You're not required to use all of them, PEP 691:

Multiple hashes can be included, and it is up to the client to decide what to do with multiple hashes (it may validate all of them or a subset of them, or nothing at all).

So you can just pick one of them to verify if that makes it easier.

The infrastructure's all there to handle multiple hashes (the Link.hashes attribute) it's just that the data structures used to parse the dist-info-metadata don't handle multiples. Basically Link.metadata_link is fine, it's the intermediate LinkHash structure that's the limited one. I may just replace that class altogether. (I could just do something specifically for the JSON case, but that would be messy, and I want to keep the implementation clean, as I really don't want to introduce any new problems here).

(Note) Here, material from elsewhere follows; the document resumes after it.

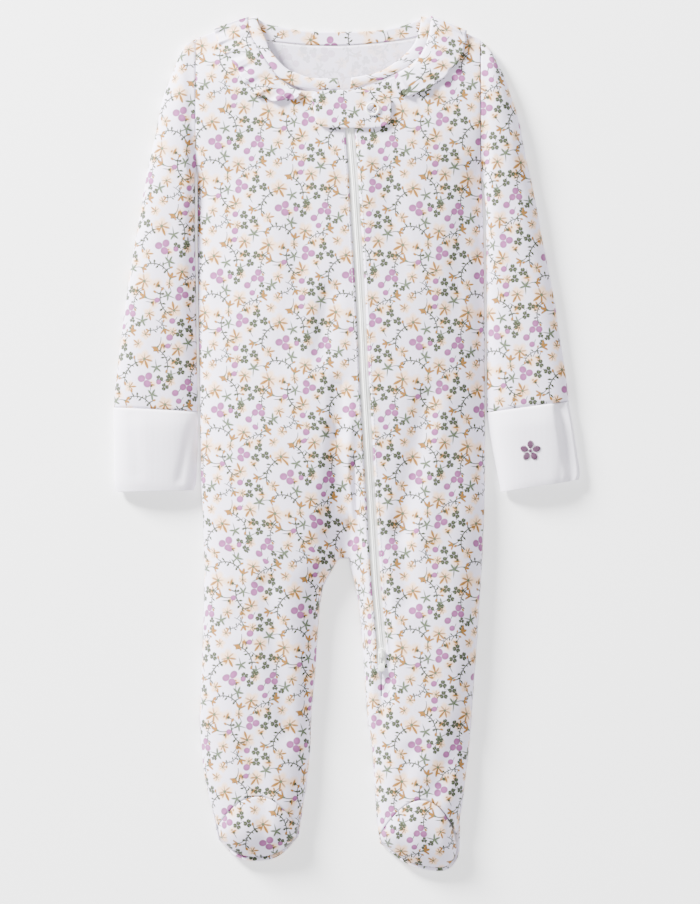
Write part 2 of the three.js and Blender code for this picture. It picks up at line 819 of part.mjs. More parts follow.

I'm also thinking we need some much better tests of this, so we can be sure we've actually fixed the issue before saying it's OK for PyPI to turn on their implementation.

Sorry, I shouldn't be trying to pair-program via GitHub issues 😉

The good news is we should be able to turn on PyPI's implementation of PEP 714 before pip lands their implementation, since the whole purpose of the strategy in the PEP is that it enables PyPI to land it without breaking the existing logic in pip. Not that much better tests would be a bad thing of course :) but I know how gnarly pip's code base can be to test too, so there's not a huge rush to land it in pip prior to PyPI anymore.

Hmm, that's a good point and probably worth doing, when we get to that point. It makes me a lot more comfortable that I can check that I haven't made a dumb mistake before we unleash the pip fix on the world 🙂

PyPI's implementation of PEP 714 just landed thanks to @ewdurbin :)

Pip's will land as soon as I can get past the *&^%$£$% RAM disk error on Windows CI.